Reproduce every entry exactly.

◇ ◇ ◇

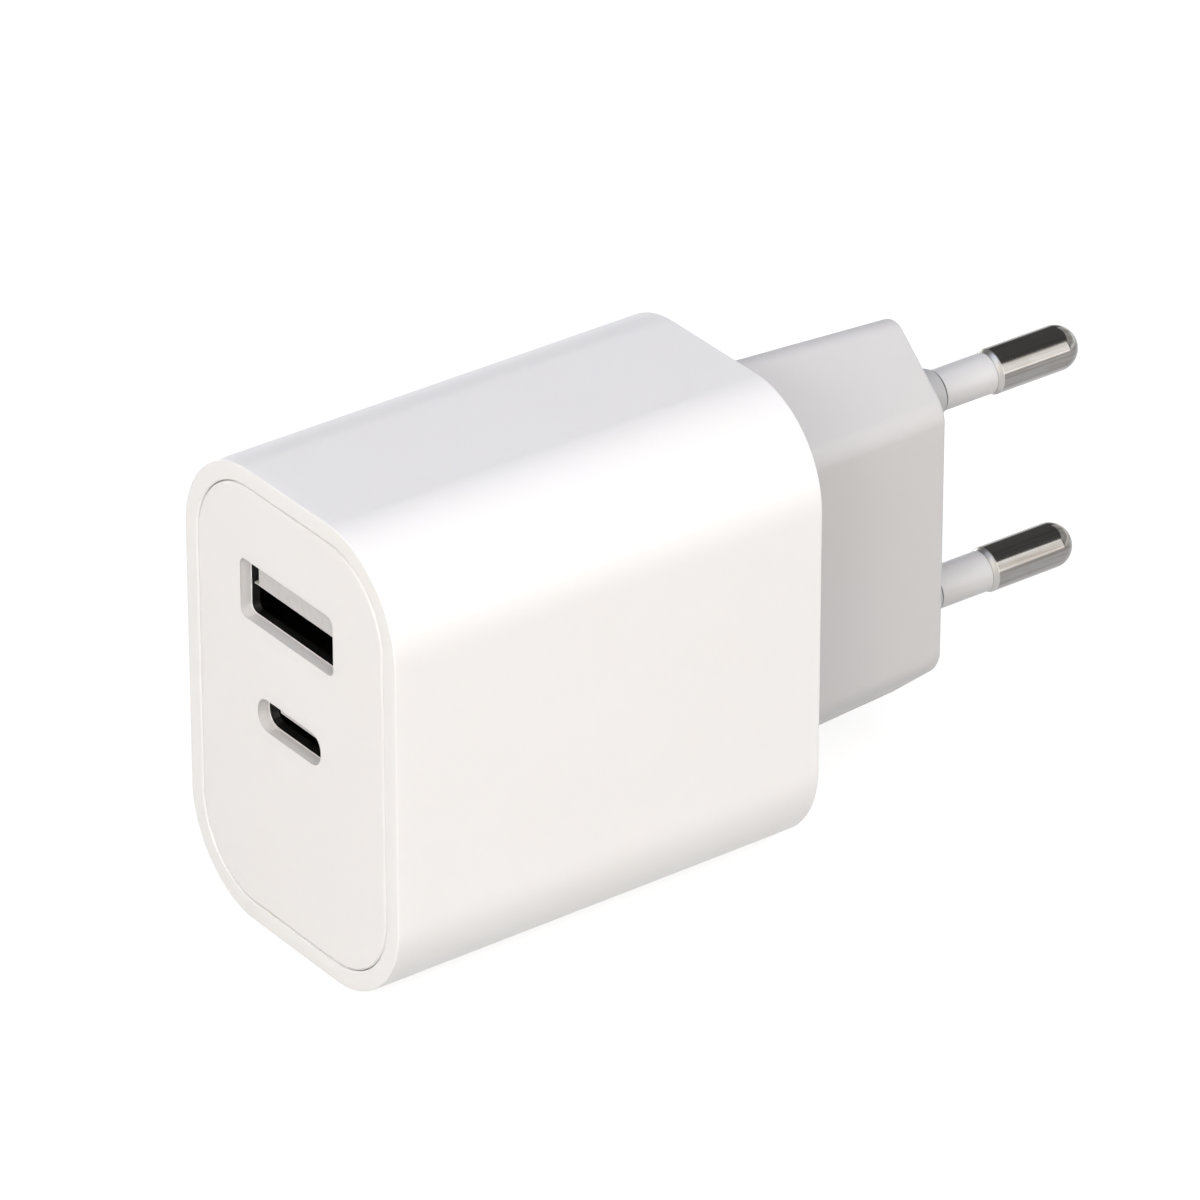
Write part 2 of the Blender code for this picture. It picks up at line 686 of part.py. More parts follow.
def spring_fingers(shell):
    """Two plug-holding fingers in the top and two in the bottom, each freed by a U-shaped slot."""
    start = SHELL_FRONT_Y + SPRING_START
    for side in (-1, 1):
        wall_z = PORT_A_Z + side * SHELL_A_HEIGHT / 2
        ends = sorted((wall_z - side * OVERRUN / 2, wall_z + side * (SHELL_WALL + OVERRUN / 2)))
        for x in (PORT_A_X - SPRING_SPACING / 2, PORT_A_X + SPRING_SPACING / 2):
            half = SPRING_WIDTH / 2
            inner = half - SPRING_SLOT
            outline = [
                (x - half, start),
                (x + half, start),
                (x + half, start + SPRING_LENGTH),
                (x + inner, start + SPRING_LENGTH),
                (x + inner, start + SPRING_SLOT),
                (x - inner, start + SPRING_SLOT),
                (x - inner, start + SPRING_LENGTH),
                (x - half, start + SPRING_LENGTH),
            ]
            cut(shell, loft("spring_slot", [across_z(outline, z) for z in ends]))


def tongue_a_face():
    """Height of the USB-A tongue's lower face."""
    return PORT_A_Z + TONGUE_A_LIFT - TONGUE_A_THICKNESS / 2


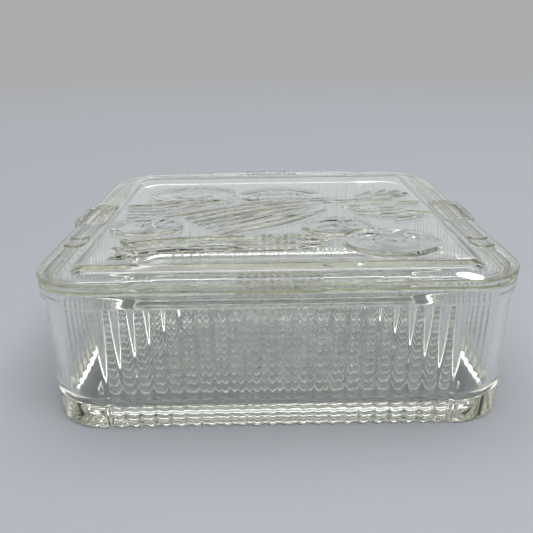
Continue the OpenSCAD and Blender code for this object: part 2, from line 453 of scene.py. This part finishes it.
def mushroom(x, y, centre, rx, ry):
    """A wide cap with a rolled rim, and fine lines that run in under it."""
    q, angle = ellipse(x, y, centre, rx, ry)
    lip_q, _ = ellipse(x, y, (centre[0], centre[1] - ry * 0.3), rx * 0.84, ry * 0.62)
    lip = 0.3 * smooth(np.abs(lip_q - 1), 0.14, 0.0)
    gills = 0.12 * smooth(np.abs((angle * 7) % 1 - 0.5), 0.25, 0.05) * smooth(lip_q, 1.0, 0.8)
    return np.maximum(dome(q, ry, 0.5, 0.65) - (lip + gills) * smooth(q, 1.0, 0.9), 0)


def back_stalks(i):
    """The wavy stalks at the back left, from the top one down."""
    return [
        (-80 + 0.8 * i, 11.5 - 4.5 * i),
        (-60, 14.5 - 5.0 * i),
        (-40, 22 - 4.4 * i),
        (-22 + 0.5 * i, 25.5 - 2.7 * i),
    ]


def outer_stalks(i):
    """The long stalks that arch over the bunch and end in its leaves."""
    return [
        (-49 + 3 * i, -9 - 3.8 * i),
        (-20 + 3 * i, 9 - 3.7 * i),
        (12 + 2 * i, 19 - 3.2 * i),
        (44, 21 - 2.0 * i),
        (76 - 3 * i, 26 - 3 * i),
    ]


def inner_stalks(i):
    """The stalks of the bunch, from its cut end at the front left."""
    return [
        (-40 + 2.4 * i, -22 - 3.1 * i),
        (-14 + 3.0 * i, -5 - 3.3 * i),
        (10 + 1.2 * i, 6 - 3.2 * i),
        (28 - 0.3 * i, 9 - 2.0 * i),
    ]


# Places and sizes on the panel. Tomatoes: middle, half width and the way their stalks point, in degrees.
TOMATOES = [((-65.5, -30), 18.9, 40), ((31.6, -33.8), 18.6, 62)]
FRONT_TOMATO = (53.6, -59.3), 22.9, 115
# The front tomato stands clear of what is behind it by this much.
FRONT_GAP = 0.8
# Asparagus: how far forward each spear lies, and its half width
SPEARS = [(-50.4, 3.5), (-58.2, 3.6), (-66.4, 3.6)]
BASE_LEAVES = 7
# Pods: half their length, then each one's middle and its turn in degrees
POD_HALF = 7.4
PODS = [
    ((59.5, 10.8), -6), ((76.0, 8.8), 8), ((46.0, 0.2), -8), ((64, -2.9), 4),
    ((50.0, -11.6), -4), ((62, -15.6), 6), ((76.0, -11.6), -8), ((70, -21.5), 16),
]
# Leaves: foot, tip and half width
LEAVES = [
    ((48, 20), (80, 29), 3.2), ((50, 18), (72, 17.5), 2.8), ((58, 24), (70, 41), 3.4),
    ((62, 24), (78, 38), 3.4), ((50, 23), (60, 36), 3.0), ((66, 26), (81, 31), 2.6),
]


def relief(x, y):
    """Height of the relief above the panel at each place."""
    shapes = [
        cabbage(x, y, (-48.5, 33.5), 27, 21),
        mushroom(x, y, (3.5, 30.5), 25, 18),
        stalks(x, y, [back_stalks(1.25 * i) for i in range(5)], 3.4, 0.55),
        stalks(x, y, [outer_stalks(1.4 * i) for i in range(3)], 3.2, 0.65),
        stalks(x, y, [inner_stalks(1.5 * i) for i in range(5)], 3.3, 0.6),
    ]
    shapes += [tomato(x, y, *one) for one in TOMATOES]
    for base, tip, width in LEAVES:
        shapes.append(leaf(x, y, base, tip, width, 0.8, lobes=5))
    for (px, py), turn in PODS:
        half = POD_HALF * np.array([math.cos(math.radians(turn)), math.sin(math.radians(turn))])
        shapes.append(leaf(x, y, np.array([px, py]) - half, np.array([px, py]) + half, 3.0, 0.95))
    for i, (top, width) in enumerate(SPEARS):
        tip = (26 - 1.5 * i, top + 0.4 + 1.6 * i)
        line = [(-69 + 2 * i, top - 5.0), (-42, top - 0.2), (-8, top + 1.4), tip]
        shapes.append(spear(x, y, line, width))
    for i in range(BASE_LEAVES):
        base = np.array([-67.5 + 1.6 * (i % 3), -53.0 - 3.3 * i])
        shapes.append(leaf(x, y, base, base + [-7.0 - (i % 2), 3.0 - 1.1 * i], 2.1, 0.7))
    height = np.zeros_like(x)
    for shape in shapes:
        height = np.maximum(height, shape)
    front = tomato(x, y, *FRONT_TOMATO)
    centre, r, _ = FRONT_TOMATO
    q, _ = ellipse(x, y, centre, r + FRONT_GAP, r * TOMATO_SQUASH + FRONT_GAP)
    return np.where(q < 1, front, np.maximum(height, front))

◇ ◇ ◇

__Result for this task__
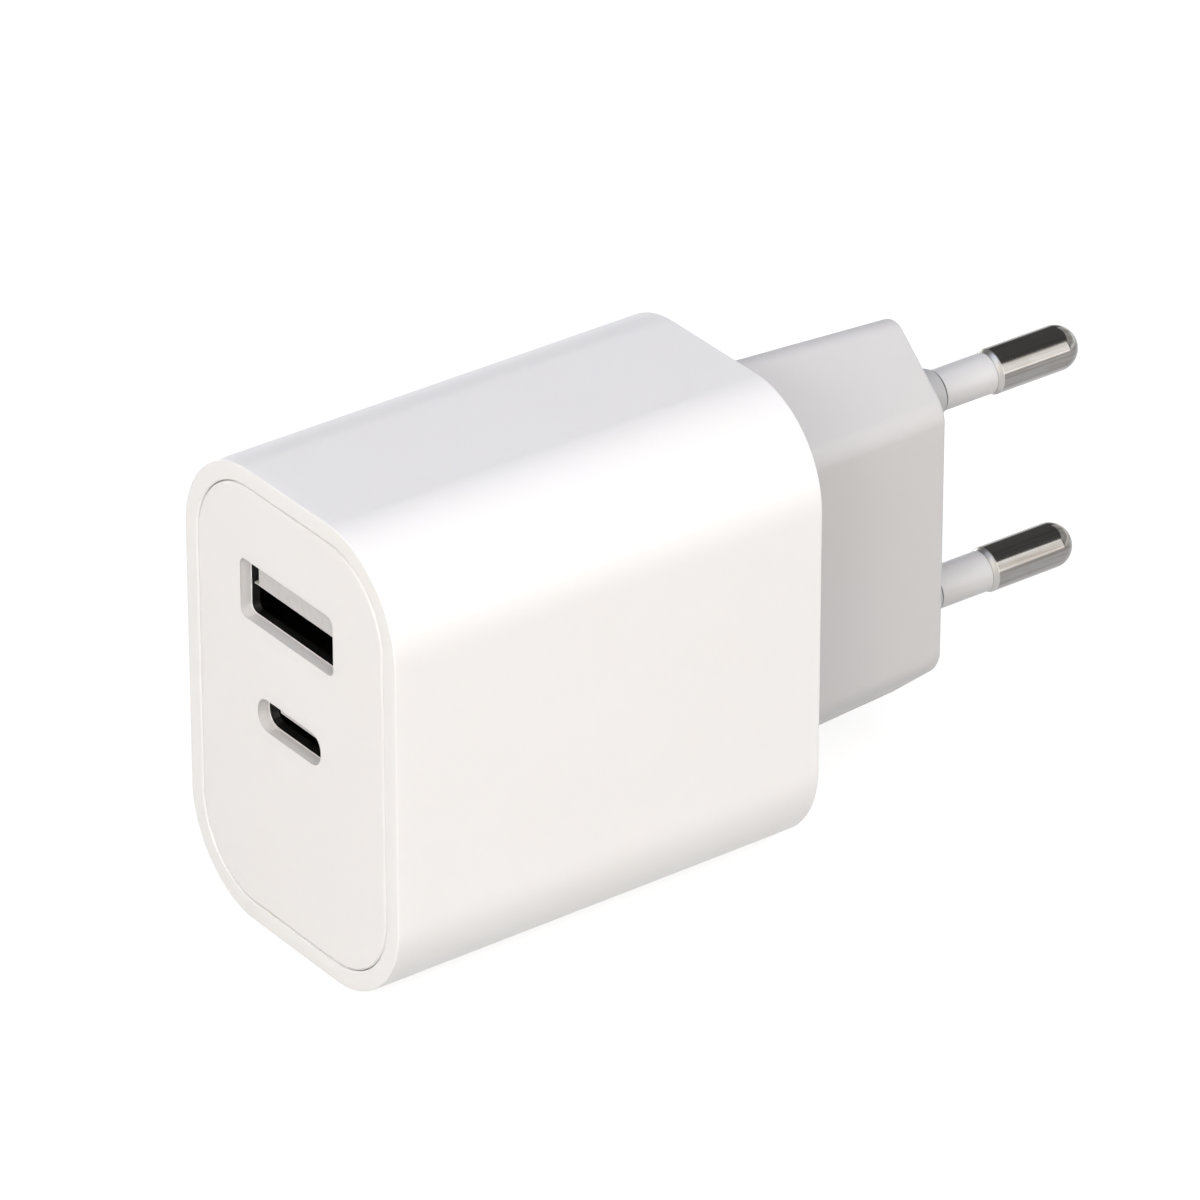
Write part 2 of the Blender code for this picture. It picks up at line 686 of part.py. More parts follow.
def spring_fingers(shell):
    """Two plug-holding fingers in the top and two in the bottom, each freed by a U-shaped slot."""
    start = SHELL_FRONT_Y + SPRING_START
    for side in (-1, 1):
        wall_z = PORT_A_Z + side * SHELL_A_HEIGHT / 2
        ends = sorted((wall_z - side * OVERRUN / 2, wall_z + side * (SHELL_WALL + OVERRUN / 2)))
        for x in (PORT_A_X - SPRING_SPACING / 2, PORT_A_X + SPRING_SPACING / 2):
            half = SPRING_WIDTH / 2
            inner = half - SPRING_SLOT
            outline = [
                (x - half, start),
                (x + half, start),
                (x + half, start + SPRING_LENGTH),
                (x + inner, start + SPRING_LENGTH),
                (x + inner, start + SPRING_SLOT),
                (x - inner, start + SPRING_SLOT),
                (x - inner, start + SPRING_LENGTH),
                (x - half, start + SPRING_LENGTH),
            ]
            cut(shell, loft("spring_slot", [across_z(outline, z) for z in ends]))


def tongue_a_face():
    """Height of the USB-A tongue's lower face."""
    return PORT_A_Z + TONGUE_A_LIFT - TONGUE_A_THICKNESS / 2


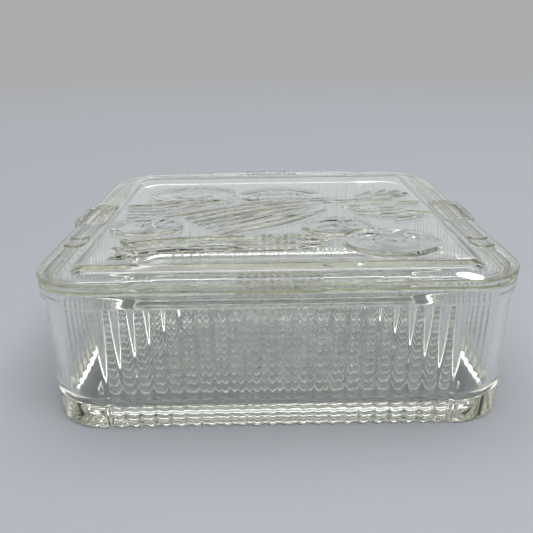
Continue the OpenSCAD and Blender code for this object: part 2, from line 453 of scene.py. This part finishes it.
def mushroom(x, y, centre, rx, ry):
    """A wide cap with a rolled rim, and fine lines that run in under it."""
    q, angle = ellipse(x, y, centre, rx, ry)
    lip_q, _ = ellipse(x, y, (centre[0], centre[1] - ry * 0.3), rx * 0.84, ry * 0.62)
    lip = 0.3 * smooth(np.abs(lip_q - 1), 0.14, 0.0)
    gills = 0.12 * smooth(np.abs((angle * 7) % 1 - 0.5), 0.25, 0.05) * smooth(lip_q, 1.0, 0.8)
    return np.maximum(dome(q, ry, 0.5, 0.65) - (lip + gills) * smooth(q, 1.0, 0.9), 0)


def back_stalks(i):
    """The wavy stalks at the back left, from the top one down."""
    return [
        (-80 + 0.8 * i, 11.5 - 4.5 * i),
        (-60, 14.5 - 5.0 * i),
        (-40, 22 - 4.4 * i),
        (-22 + 0.5 * i, 25.5 - 2.7 * i),
    ]


def outer_stalks(i):
    """The long stalks that arch over the bunch and end in its leaves."""
    return [
        (-49 + 3 * i, -9 - 3.8 * i),
        (-20 + 3 * i, 9 - 3.7 * i),
        (12 + 2 * i, 19 - 3.2 * i),
        (44, 21 - 2.0 * i),
        (76 - 3 * i, 26 - 3 * i),
    ]


def inner_stalks(i):
    """The stalks of the bunch, from its cut end at the front left."""
    return [
        (-40 + 2.4 * i, -22 - 3.1 * i),
        (-14 + 3.0 * i, -5 - 3.3 * i),
        (10 + 1.2 * i, 6 - 3.2 * i),
        (28 - 0.3 * i, 9 - 2.0 * i),
    ]


# Places and sizes on the panel. Tomatoes: middle, half width and the way their stalks point, in degrees.
TOMATOES = [((-65.5, -30), 18.9, 40), ((31.6, -33.8), 18.6, 62)]
FRONT_TOMATO = (53.6, -59.3), 22.9, 115
# The front tomato stands clear of what is behind it by this much.
FRONT_GAP = 0.8
# Asparagus: how far forward each spear lies, and its half width
SPEARS = [(-50.4, 3.5), (-58.2, 3.6), (-66.4, 3.6)]
BASE_LEAVES = 7
# Pods: half their length, then each one's middle and its turn in degrees
POD_HALF = 7.4
PODS = [
    ((59.5, 10.8), -6), ((76.0, 8.8), 8), ((46.0, 0.2), -8), ((64, -2.9), 4),
    ((50.0, -11.6), -4), ((62, -15.6), 6), ((76.0, -11.6), -8), ((70, -21.5), 16),
]
# Leaves: foot, tip and half width
LEAVES = [
    ((48, 20), (80, 29), 3.2), ((50, 18), (72, 17.5), 2.8), ((58, 24), (70, 41), 3.4),
    ((62, 24), (78, 38), 3.4), ((50, 23), (60, 36), 3.0), ((66, 26), (81, 31), 2.6),
]


def relief(x, y):
    """Height of the relief above the panel at each place."""
    shapes = [
        cabbage(x, y, (-48.5, 33.5), 27, 21),
        mushroom(x, y, (3.5, 30.5), 25, 18),
        stalks(x, y, [back_stalks(1.25 * i) for i in range(5)], 3.4, 0.55),
        stalks(x, y, [outer_stalks(1.4 * i) for i in range(3)], 3.2, 0.65),
        stalks(x, y, [inner_stalks(1.5 * i) for i in range(5)], 3.3, 0.6),
    ]
    shapes += [tomato(x, y, *one) for one in TOMATOES]
    for base, tip, width in LEAVES:
        shapes.append(leaf(x, y, base, tip, width, 0.8, lobes=5))
    for (px, py), turn in PODS:
        half = POD_HALF * np.array([math.cos(math.radians(turn)), math.sin(math.radians(turn))])
        shapes.append(leaf(x, y, np.array([px, py]) - half, np.array([px, py]) + half, 3.0, 0.95))
    for i, (top, width) in enumerate(SPEARS):
        tip = (26 - 1.5 * i, top + 0.4 + 1.6 * i)
        line = [(-69 + 2 * i, top - 5.0), (-42, top - 0.2), (-8, top + 1.4), tip]
        shapes.append(spear(x, y, line, width))
    for i in range(BASE_LEAVES):
        base = np.array([-67.5 + 1.6 * (i % 3), -53.0 - 3.3 * i])
        shapes.append(leaf(x, y, base, base + [-7.0 - (i % 2), 3.0 - 1.1 * i], 2.1, 0.7))
    height = np.zeros_like(x)
    for shape in shapes:
        height = np.maximum(height, shape)
    front = tomato(x, y, *FRONT_TOMATO)
    centre, r, _ = FRONT_TOMATO
    q, _ = ellipse(x, y, centre, r + FRONT_GAP, r * TOMATO_SQUASH + FRONT_GAP)
    return np.where(q < 1, front, np.maximum(height, front))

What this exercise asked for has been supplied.